The trust received the money under a programme called the Maternity Incentive Scheme, which is run by NHS Resolution to encourage the health service to provide good maternity care.
Hospitals are asked to judge their performance against a range of standards, including listening to patients’ concerns, staffing levels and properly investigating deaths.
If a trust meets all 10 safety measures, it can get a rebate on its insurance premiums as well as a share of the money paid by trusts that do not meet all the goals.
For the past two years, the Leeds trust reported it had met all 10 standards and was paid £4,887,084 from the scheme.
But the regulator, the Care Quality Commission (CQC), published a damning report in June about maternity services at the trust.
Care was rated as inadequate, the lowest level, and it warned that women and babies were being exposed to “significant risk”.
The report prompted NHS Resolution to ask Leeds to re-examine its submissions to the Maternity Incentive Scheme.

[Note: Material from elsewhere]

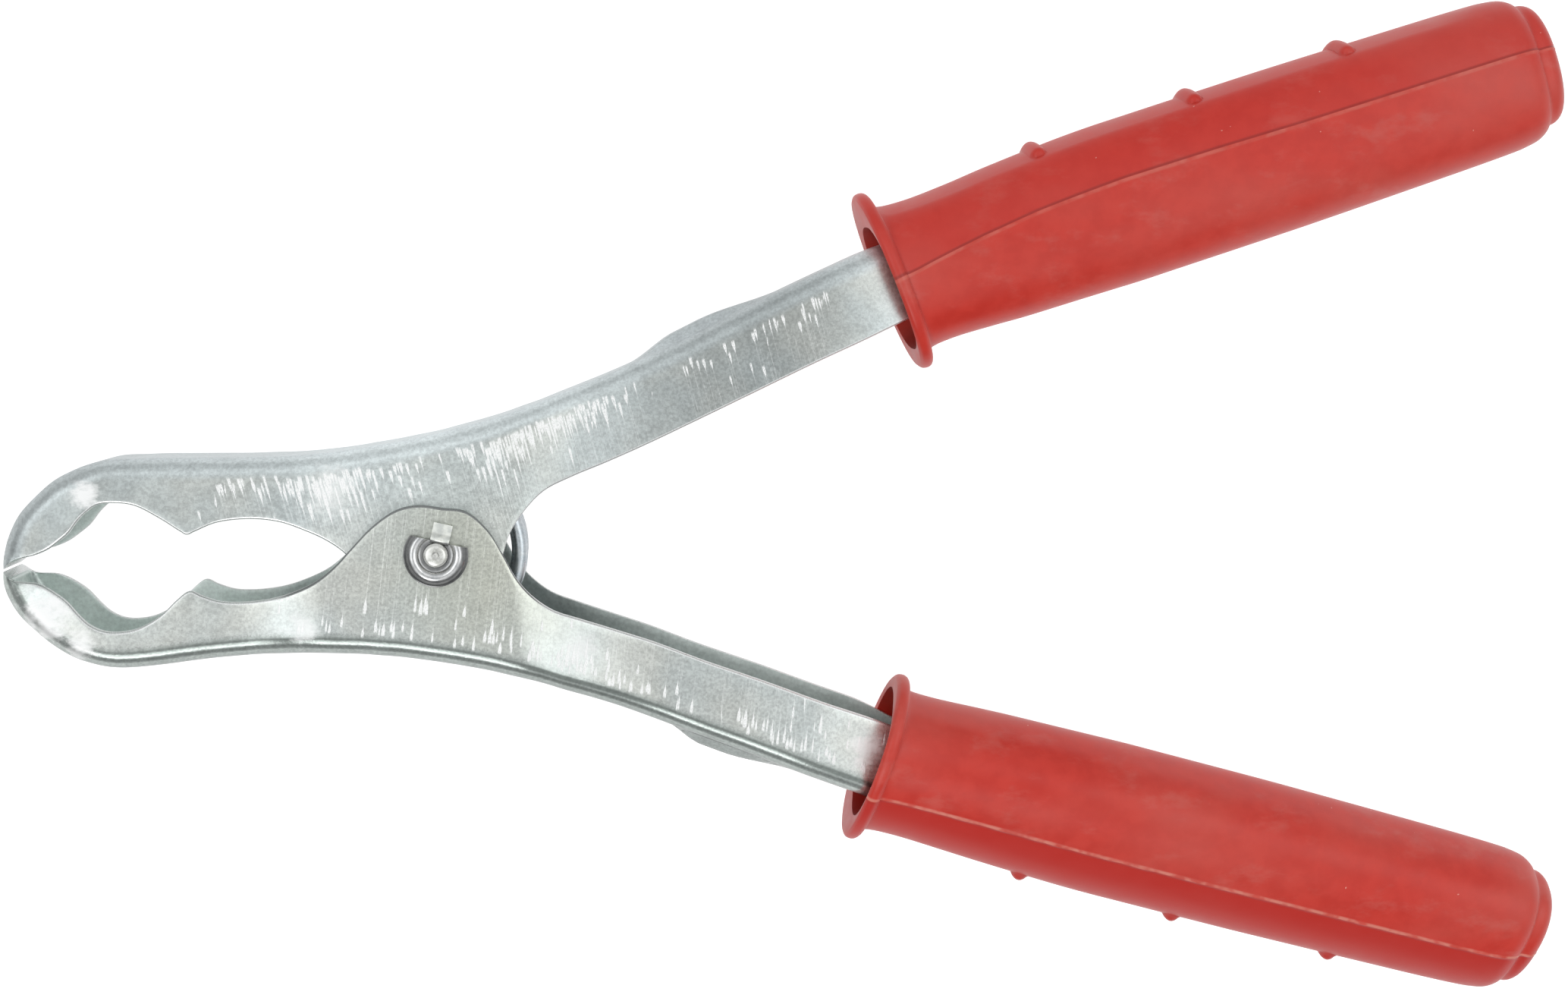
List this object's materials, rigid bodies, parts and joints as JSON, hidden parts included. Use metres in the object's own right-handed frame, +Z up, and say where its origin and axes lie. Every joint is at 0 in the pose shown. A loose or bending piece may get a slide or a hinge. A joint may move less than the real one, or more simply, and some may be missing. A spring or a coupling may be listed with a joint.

The subsequent review found not all safety standards had been met, forcing the trust to repay all the money it had received.
“The repayment of the award is long overdue and should be going back even further,” said Fiona Winser-Ramm, who lost her daughter Aliona in 2020 after what an inquest found to be a number of “gross failures” in the care they received.
“This provides yet further evidence for the need for a full, independent inquiry into the Leeds trust,” she said, believing this should be led by senior midwife Donna Ockenden.
Mrs Winser-Ramm was among a group of parents who met Health Secretary Wes Streeting last week and demanded an investigation into maternity services at the trust.
Streeting has so far refused to order such an inquiry but the families, who have all experienced poor maternity care, said they remained hopeful.
Over the past few months, dozens of families have told the BBC they received inadequate care at the trust.